While Mr. Klocking implies in his answer that fallibilism (IEP) easily and consensually among professional philosophers overcomes the problem of skepticism, contemporary skepticism (IEP) lives on, and that's okay. I'm going to outline a broader line of attack by a contemporary philosopher and go above and beyond a reference to a book. I'll refer to Robert Audi's Epstemology and it's chapter "Skepticism" as a basis for the response.
Robert Audi's approach to answering moderate skepticism is as follows:
To show a belief is tenable, first show in a second order claim that the belief in belief is possible with a general premise:
(1) An attentive belief to the effect that one is now in an occurrent mental state, such as thinking, is justified.
where "attentive belief is on based on careful attention to the matter in question, and where the justification is not absolute but simply strong enough to make it appropriate for a rational person to hold the belief".
Particularly,
(2) I have an attentive belief I am now in such a state, namely thinking.
Therefore, by deduction:
(3) My belief that I am thinking is justified.
He goes on to admit this reason is defeasible, such as applying a proposition about a history of recent troubles with hallucinations.
So, in short order, the notion that skepticism is indefeasbile, is not only open up to criticism through showing that reason itself, and hence the very conclusion is subject to defeasible conditions, but also by providing a positive argument that justification of belief is one of degree, not black and white, which would be an obvious false dilemma. Rationality entails accepting the fallibilistic nature of knowledge, thus dissolving the question of is there or isn't there knowledge.
So, one can accept both skepticism and credulity admitting they lead to fallibilism, by recognizing, as Audi puts it:
"These questions produce a tension. I want to believe [a certain proposition]... But I also want to avoid believing [the proposition] if it is not [true], for I have a deep-seated desire to avoid believing falsehoods... the former inclines us to believe readily... The latter ideal pushes us toward a kind of skepticism."

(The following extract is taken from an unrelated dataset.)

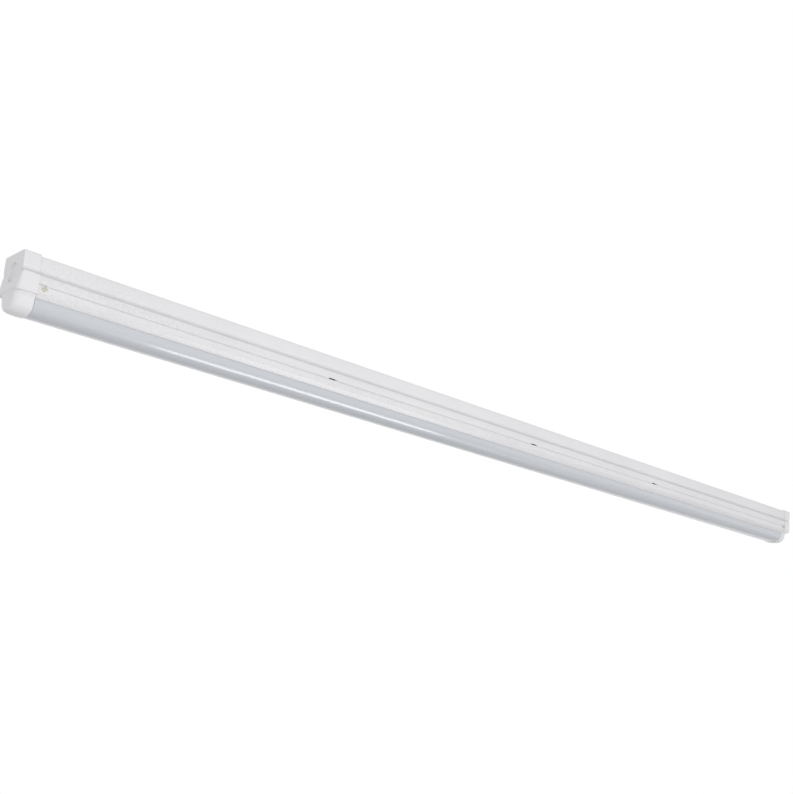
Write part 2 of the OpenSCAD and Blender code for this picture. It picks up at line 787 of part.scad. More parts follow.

Thus, not only is the skeptical problem overcome by recognizing that radical skepticism itself is subject to skepticism, but positively it is the actual state of affairs of all people to find a balance between credulity and skepticism every day of their lives because rational people make attentive and reasonable presumptions pragmatically. To appeal to the classical logic of Agrippa is a good exercise, but accepting a non-naive realism is hardly a problem in contemporary discourse because of the acceptance of non-classical logics, a knowledge of the psychological, and a lot of progress made by epistemologists since the time of Pyrrho of Ellis.